Las reformas a la Ley de Seguridad Pública y del Estado se hicieron en mal momento. Cuando está flotando la advertencia de una posible intervención en Sarayacu, es inevitable que el mal pensamiento, ese que dicen que siempre acierta, vea una relación clarísima entre ambos hechos. Es probable que no haya sido así y que en realidad las reformas hubieran sido preparadas durante largos meses, como han sostenido en su descargo algunos asambleístas del movimiento gobiernista. Entonces, la coincidencia con el otro hecho se explicaría por la falta del sentido de oportunidad (el timing dirían los asesores políticos). Pero es difícil aceptar esto cuando se trata de personas que ya cuentan con tanta experiencia política como la que tenían sus antecesores de la partidocracia. En consecuencia, tal vez sea más acertado suponer que la selección del momento constituya en sí misma un mensaje político y a la vez la entrega de un poderoso instrumento para la intervención anunciada.

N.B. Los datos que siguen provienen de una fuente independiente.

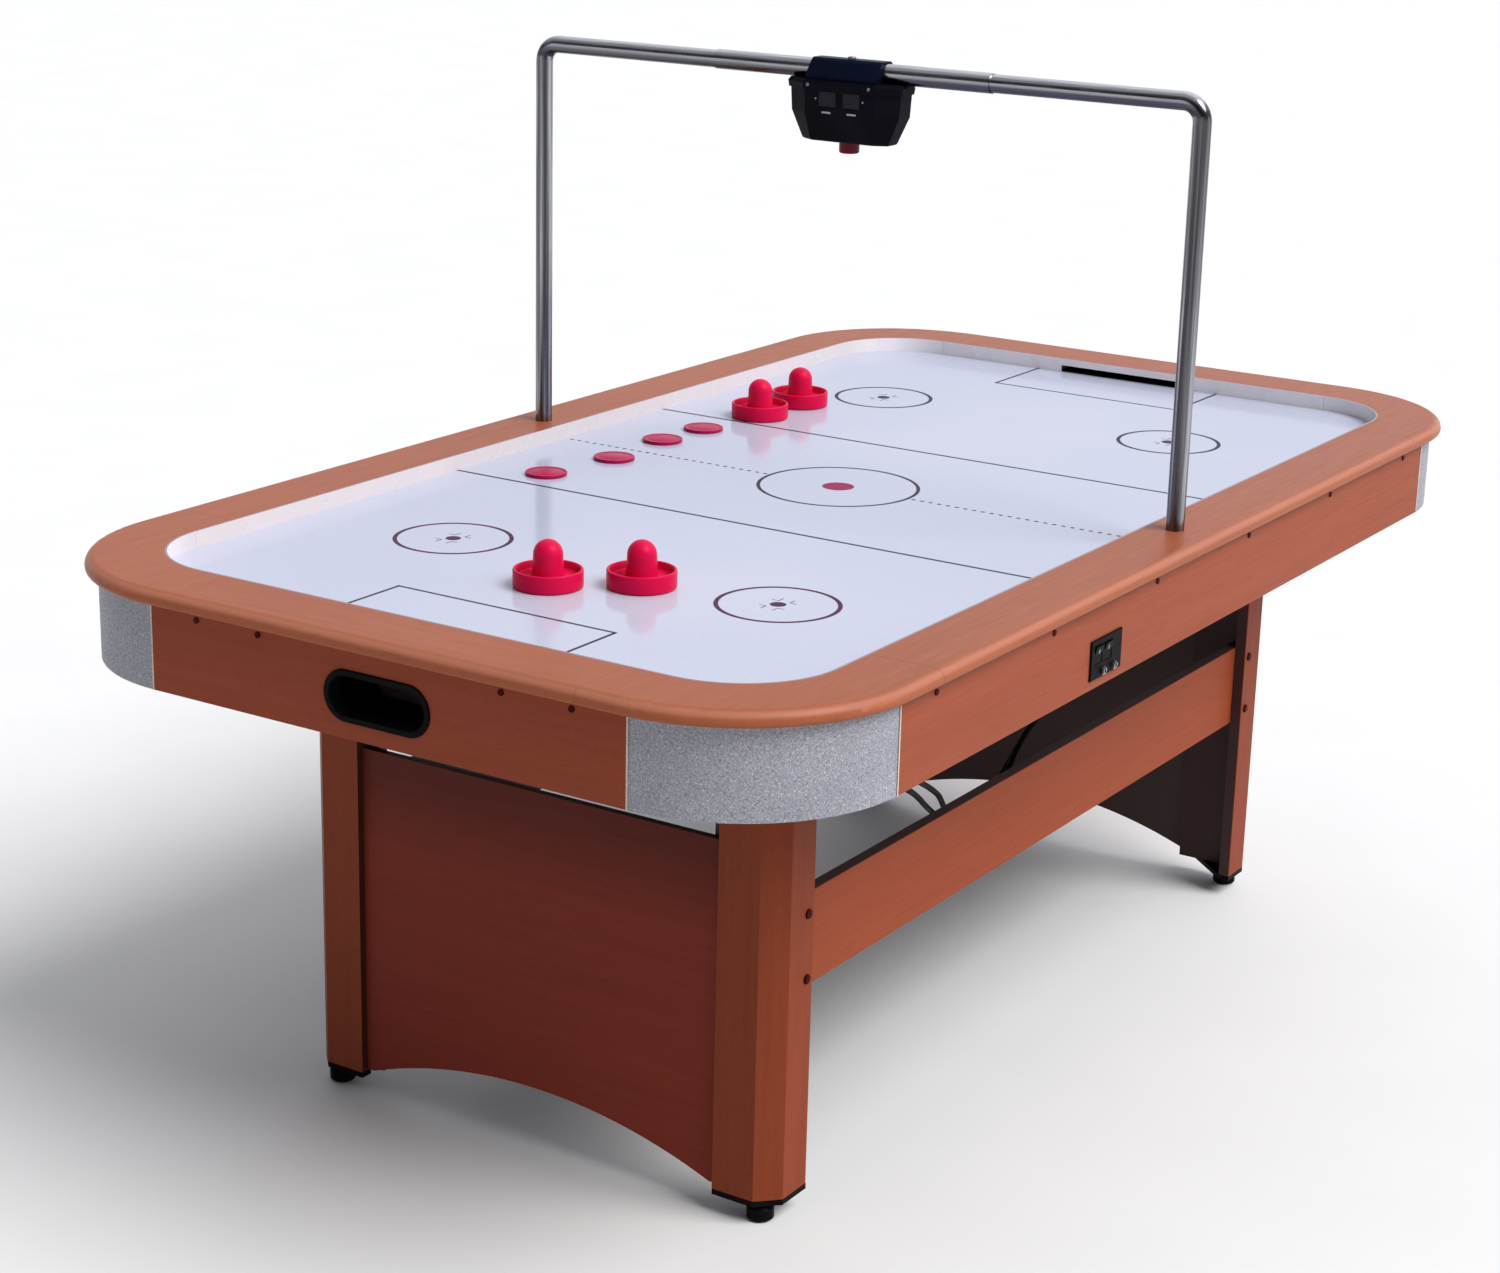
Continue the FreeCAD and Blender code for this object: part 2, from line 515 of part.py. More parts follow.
def make_scorer():
    rim = Part.makeLoft([tub_outline(SCORER_TOP - 14, 93, 59, 34, 16),
                         tub_outline(SCORER_TOP - 5, 94, 59.5, 35, 17),
                         tub_outline(SCORER_TOP, 91, 57, 32, 14)], True, True)
    base = SCORER_TOP - SCORER_H
    outer = soften(tub(0), 5.0, at_height(base))
    shell = outer.fuse(rim).cut(tub(SCORER_WALL))
    shell = shell.cut(cylinder(0, -150, GANTRY_Z, SLEEVE_R + 0.4, 300, V(0, 1, 0)))
    shell = shell.cut(cylinder(0, 0, base - 6, BUTTON_R + 0.5, 12))
    windows = []
    low = SCORER_TOP - 36
    high = SCORER_TOP - 16
    for sx in (-1, 1):
        for y in (-19.5, 19.5):
            lens = box(28.5, 32.4, y - 13.5, y + 13.5, low, high)
            hole = box(28.5, 39.0, y - 13.7, y + 13.7, low - 0.2, high + 0.2)
            if sx < 0:
                lens = mirror_x(lens)
                hole = mirror_x(hole)
            shell = shell.cut(hole)
            windows.append(lens)
    front = shell.common(box(-60, -0.05, -120, 120, base - 10, SCORER_TOP + 40))
    back = shell.common(box(0.05, 60, -120, 120, base - 10, SCORER_TOP + 40))
    save("scorer_front_shell", front)
    save("scorer_back_shell", back)
    save("scorer_windows", group(windows))

    board = box(-0.8, 0.8, -62, 62, base + 16, SCORER_TOP - 12)
    parts = [box(-14, -1, y - 12, y + 12, low + 1, high - 1) for y in (-19.5, 19.5)]
    parts += [box(1, 14, y - 12, y + 12, low + 1, high - 1) for y in (-19.5, 19.5)]
    digits = [p.translated(V(-0.2 if p.BoundBox.XMin < 0 else 0.2, 0, 0)) for p in parts]
    save("scorer_board", group([board] + digits))

    cap = cylinder(0, 0, base - 16, BUTTON_R, 22)
    cap = soften(cap, 3.0, at_height(base - 16))
    flange = cylinder(0, 0, base + 4, BUTTON_R + 3, 2)
    save("scorer_button", cap.fuse(flange))

    top = SCORER_TOP + 29
    half = 57.0
    z0 = SCORER_TOP + 0.05
    profile = [V(-30, -half, z0), V(-32, -half, z0 + 5), V(-15, -half, top - 3), V(-11, -half, top),
               V(11, -half, top), V(15, -half, top - 3), V(32, -half, z0 + 5), V(30, -half, z0)]
    clamp = polygon(profile).extrude(V(0, 2 * half, 0))
    clamp = clamp.cut(cylinder(0, -half - 1, GANTRY_Z, SLEEVE_R + 0.2, 2 * half + 2, V(0, 1, 0)))
    save("scorer_clamp", clamp)

    bolt = cylinder(0, 0, top + 0.05, 6.0, 3.0)
    bolt = soften(bolt, 1.4, at_height(top + 3.05))
    screws = [bolt]
    for sx in (-1, 1):
        for y in (-50, 50):
            screws.append(cylinder(sx * 35.05, y, SCORER_TOP - 7, 2.6, 1.6, V(sx, 0, 0)))
    save("scorer_screws", group(screws))


# ------------------------------------------------------------------ switch plate and blower

def make_power():
    """Moulded plate with a box behind it, two rocker switches and two jacks."""
    y0 = -APRON_HY
    plate = box(PLATE_X - PLATE_W / 2, PLATE_X + PLATE_W / 2, y0 - 3, y0 - 0.05,
                PLATE_Z - PLATE_H / 2, PLATE_Z + PLATE_H / 2)
    plate = soften(plate, 1.2, lambda e: e.BoundBox.YMax < y0 - 2.9)
    outer = box(PLATE_X - 37.5, PLATE_X + 37.5, y0 - 1, y0 + 30, PLATE_Z - 25, PLATE_Z + 25)
    inner = box(PLATE_X - 36, PLATE_X + 36, y0, y0 + 28, PLATE_Z - 23.5, PLATE_Z + 23.5)
    plate = plate.fuse(outer).cut(inner)
    for x in ROCKERS_X:
        plate = plate.cut(box(x - 10.5, x + 10.5, y0 - 5, y0 + 1, ROCKER_Z - 12.6, ROCKER_Z + 12.6))
    jacks = []
    for x in JACKS_X:
        plate = plate.cut(cylinder(x, y0 - 5, JACK_Z, 4.7, 10, V(0, 1, 0)))
        barrel = cylinder(x, y0 - 7, JACK_Z, 4.5, 22, V(0, 1, 0))
        collar = cylinder(x, y0 - 5, JACK_Z, 5.6, 1.9, V(0, 1, 0))
        barrel = barrel.fuse(collar).cut(cylinder(x, y0 - 8, JACK_Z, 2.75, 12, V(0, 1, 0)))
        jacks.append(barrel)
    save("power_plate", plate)
    save("power_jacks", group(jacks))

    for name, x in zip(("rocker_left", "rocker_right"), ROCKERS_X):
        profile = [(-4, 12), (-2.6, 0), (-4, -12), (2, -11), (8, 0), (2, 11)]
        side = polygon([V(x - 10, y0 + dy, ROCKER_Z + dz) for dy, dz in profile])
        rocker = side.extrude(V(20, 0, 0))
        rocker.rotate(V(x, y0, ROCKER_Z), V(1, 0, 0), ROCKER_TILT)
        save(name, rocker)


def make_blower():
    """Centrifugal blower under the plenum floor: housing with a grille, motor, impeller on its shaft."""
    z0, z1 = BLOWER_Z
    height = z1 - z0
    housing = cylinder(0, 0, z0, BLOWER_R, height)
    housing = housing.cut(cylinder(0, 0, z0 + 2.5, BLOWER_R - 2.5, height))
    flange = cylinder(0, 0, z1 - 3, BLOWER_R + 14, 2.95).cut(cylinder(0, 0, z1 - 4, BLOWER_R - 1, 6))
    housing = housing.common(cylinder(0, 0, z0, BLOWER_R, height - 0.05)).fuse(flange)
    for ring in ((38, 50), (54, 66), (70, 82)):
        slot = cylinder(0, 0, z0 - 1, ring[1], 5).cut(cylinder(0, 0, z0 - 2, ring[0], 7))
        for turn in range(3):
            bar = box(-BLOWER_R, BLOWER_R, -3, 3, z0 - 3, z0 + 6)
            bar.rotate(V(0, 0, 0), V(0, 0, 1), 60 * turn)
            slot = slot.cut(bar)
        housing = housing.cut(slot)
    save("blower_housing", housing)

    motor = cylinder(0, 0, z0 + 2.6, 31, 36)
    motor = soften(motor, 3, at_height(z0 + 38.6))
    motor = motor.cut(cylinder(0, 0, z0 + 10, SHAFT_R + 0.08, 60))
    save("blower_motor", motor)

    wheel = cylinder(0, 0, z0 + 44, 76, 2.5)
    wheel = wheel.fuse([cylinder(0, 0, z0 + 42, 10, 14), cylinder(0, 0, z0 + 12, SHAFT_R, 40)])
    blades = []
    count = 16
    for i in range(count):
        blade = box(44, 75, -0.9, 0.9, z0 + 12, z0 + 45)
        blade.rotate(V(60, 0, 0), V(0, 0, 1), 30)
        blade.rotate(V(0, 0, 0), V(0, 0, 1), 360.0 / count * i)
        blades.append(blade)
    rim = cylinder(0, 0, z0 + 12, 77, 2.5).cut(cylinder(0, 0, z0 + 10, 58, 6))
    save("blower_impeller", wheel.fuse(blades + [rim]))


# ------------------------------------------------------------------ playing pieces

def pusher_profile():
    """Half section of a pusher: a rimmed dish with a domed, slightly tapered knob in the middle."""
    line = Part.makeLine
    arc = lambda a, b, c: Part.Arc(a, b, c).toShape()
    r = PUSHER_R
    k = KNOB_R
    d = k / math.sqrt(2)
    cx = PUSHER_H - k
    e = 2.0
    q = e / math.sqrt(2)
    lip = RIM_H - e
    return [line(V(0, 0, 0), V(r - 3, 0, 0)), line(V(r - 3, 0, 0), V(r, 0, 3)),
            line(V(r, 0, 3), V(r, 0, lip)),
            arc(V(r, 0, lip), V(r - e + q, 0, lip + q), V(r - e, 0, RIM_H)),
            arc(V(r - e, 0, RIM_H), V(r - e - q, 0, lip + q), V(r - 2 * e, 0, lip)),
            line(V(r - 2 * e, 0, lip), V(r - 6, 0, DISH_Z)),
            line(V(r - 6, 0, DISH_Z), V(k + 1.5, 0, DISH_Z)),
            line(V(k + 1.5, 0, DISH_Z), V(k, 0, cx)), arc(V(k, 0, cx), V(d, 0, cx + d), V(0, 0, PUSHER_H)),
            line(V(0, 0, PUSHER_H), V(0, 0, 0))]


def make_playing_pieces():
    pusher = face_of(pusher_profile()).revolve(V(0, 0, 0), V(0, 0, 1), 360)
    z = FIELD_Z + GLIDE
    for name, (x, y) in PUSHERS.items():
        save(name, pusher.translated(V(x, y, z)))
    puck = cylinder(0, 0, 0, PUCK_R, PUCK_T)
    puck = soften(puck, 1.0, lambda e: e.Length > 100)
    for name, (x, y) in PUCKS.items():
        save(name, puck.translated(V(x, y, z)))


# ------------------------------------------------------------------ leads

def lead(name, points):
    """Round lead along straight runs joined by tangent arcs as large as the runs allow."""
    pts = [V(*p) for p in points]
    edges = []
    radii = []
    last = pts[0]
    for before, here, after in zip(pts, pts[1:], pts[2:]):
        u = (here - before).normalize()
        w = (after - here).normalize()
        turn = u.getAngle(w)
        cut = 0.45 * min((here - before).Length, (after - here).Length)
        radii.append(cut / math.tan(turn / 2))
        a = here - u * cut
        c = here + w * cut
        bisector = (w - u).normalize()
        middle = here + bisector * (radii[-1] / math.cos(turn / 2) - radii[-1])
        edges.append(Part.makeLine(last, a))
        edges.append(Part.Arc(a, middle, c).toShape())
        last = c
    edges.append(Part.makeLine(last, pts[-1]))
    path = Part.Wire(edges)
    section = Part.Wire(Part.Circle(pts[0], (pts[1] - pts[0]).normalize(), LEAD_R).toShape())
    tube = path.makePipeShell([section], True, False)
    print("  %s radii %s" % (name, " ".join("%.0f" % r for r in radii)))
    print("  %s length %.0f  volume ratio %.4f"
          % (name, path.Length, tube.Volume / (path.Length * math.pi * LEAD_R ** 2)))
    save(name, tube)


def main():
    os.makedirs("parts", exist_ok=True)
    make_rails()
    make_rink_walls()
    make_playfield()
    make_plenum()
    make_aprons()
    make_corner_covers()
    make_goals()
    make_posts()
    make_levellers()
    make_panels()
    make_stretchers()
    make_bearers()
    make_gantry()
    make_scorer()
    make_power()
    make_blower()
    make_playing_pieces()
    lead("sensor_lead_1", LEAD_A)
    lead("sensor_lead_2", LEAD_B)


main()
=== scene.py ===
import math

import bpy
from mathutils import Matrix, Vector
from mathutils.bvhtree import BVHTree


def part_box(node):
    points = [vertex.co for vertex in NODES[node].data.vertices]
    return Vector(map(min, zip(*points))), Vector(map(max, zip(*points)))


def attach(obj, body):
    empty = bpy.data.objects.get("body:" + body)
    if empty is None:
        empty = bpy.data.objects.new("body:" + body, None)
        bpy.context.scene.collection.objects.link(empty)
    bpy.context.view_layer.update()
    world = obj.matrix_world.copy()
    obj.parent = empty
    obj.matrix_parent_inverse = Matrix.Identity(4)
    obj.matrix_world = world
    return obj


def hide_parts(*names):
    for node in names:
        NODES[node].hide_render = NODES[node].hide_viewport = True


# Looks of the air hockey table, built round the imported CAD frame.  Metres, same axes as the frame.

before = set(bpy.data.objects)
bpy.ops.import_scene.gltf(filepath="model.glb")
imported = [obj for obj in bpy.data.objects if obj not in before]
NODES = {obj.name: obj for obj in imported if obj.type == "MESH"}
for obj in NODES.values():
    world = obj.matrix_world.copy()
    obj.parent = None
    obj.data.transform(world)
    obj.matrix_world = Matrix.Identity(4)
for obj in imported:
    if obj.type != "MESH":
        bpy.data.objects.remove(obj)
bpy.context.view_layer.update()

# ------------------------------------------------------------------ camera

CAMERA_AT = Vector((-3.5475, -2.1271, 1.7954))
CAMERA_YAW = 0.570
CAMERA_PITCH = -0.296
CAMERA_ROLL = 0.024
LENS_MM = 69.88
SENSOR_MM = 36.0
FARTHEST_SEEN = 4000.0


def make_camera():
    """Camera from its heading, pitch and roll."""
    cp, sp = math.cos(CAMERA_PITCH), math.sin(CAMERA_PITCH)
    cy, sy = math.cos(CAMERA_YAW), math.sin(CAMERA_YAW)
    ahead = Vector((cp * cy, cp * sy, sp))
    level = Vector((sy, -cy, 0.0))
    above = level.cross(ahead)
    right = level * math.cos(CAMERA_ROLL) + above * math.sin(CAMERA_ROLL)
    up = above * math.cos(CAMERA_ROLL) - level * math.sin(CAMERA_ROLL)
    data = bpy.data.cameras.new("camera")
    data.lens = LENS_MM
    data.sensor_width = SENSOR_MM
    data.clip_end = FARTHEST_SEEN
    camera = bpy.data.objects.new("camera", data)
    turn = Matrix((right, up, -ahead)).transposed().to_4x4()
    camera.matrix_world = Matrix.Translation(CAMERA_AT) @ turn
    bpy.context.scene.collection.objects.link(camera)
    bpy.context.scene.camera = camera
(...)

Pero no es el único ni el principal efecto de la confluencia de los dos hechos. El asunto de fondo, que quedó fuera del debate precisamente por la priorización de lo coyuntural, es la participación de las Fuerzas Armadas en la seguridad interna. Este es un tema que afecta a los principios básicos de la estructuración del Estado y por tanto sorprende que se haya tratado con tanta superficialidad como se lo hizo en esta ocasión. Es comprensible que muchas de las personas que llegaron por arrastre a la Asamblea desconozcan estos aspectos –como desconocen cuáles son los ingredientes de una simple tortilla–, pero es inadmisible que actúen de esa misma manera quienes sí los conocen y que incluso alguna vez escribieron sobre esto. Se puede entender y aceptar que hayan cambiado de opinión, pero no que eludan tratarlos con la seriedad que se merecen.

La reforma introducida con tanta liviandad altera en lo sustancial la definición de la misión fundamental de las Fuerzas Armadas. Según el artículo 158 de la Constitución, esta es “la defensa de la soberanía y la integridad territorial”. En cambio, la “protección interna y el mantenimiento del orden público” son funciones de la Policía Nacional. Que los integrantes de cada una de ellas vistan uniformes y que porten armas no significa que sean equivalentes, que sirvan para similares objetivos o que tengan funciones intercambiables. La formación de unos y otros es radicalmente diferente porque son cuerpos que están constituidos para misiones muy específicas.

En el caso concreto de las Fuerzas Armadas, la razón de ser es la lucha contra un enemigo externo, como se desprende de la alusión a la soberanía y a la integridad territorial. Esa definición y, consecuentemente, la formación de sus integrantes se derivan de la noción de guerra como eliminación del enemigo (más cerca a Calusewitz que a Sun Tzu). Destinarlos a la función de seguridad interna no puede justificarse como un error por desconocimiento. Más bien huele al retorno de los tiempos del imperio de la nefasta doctrina de la seguridad nacional propia del gorilismo latinoamericano.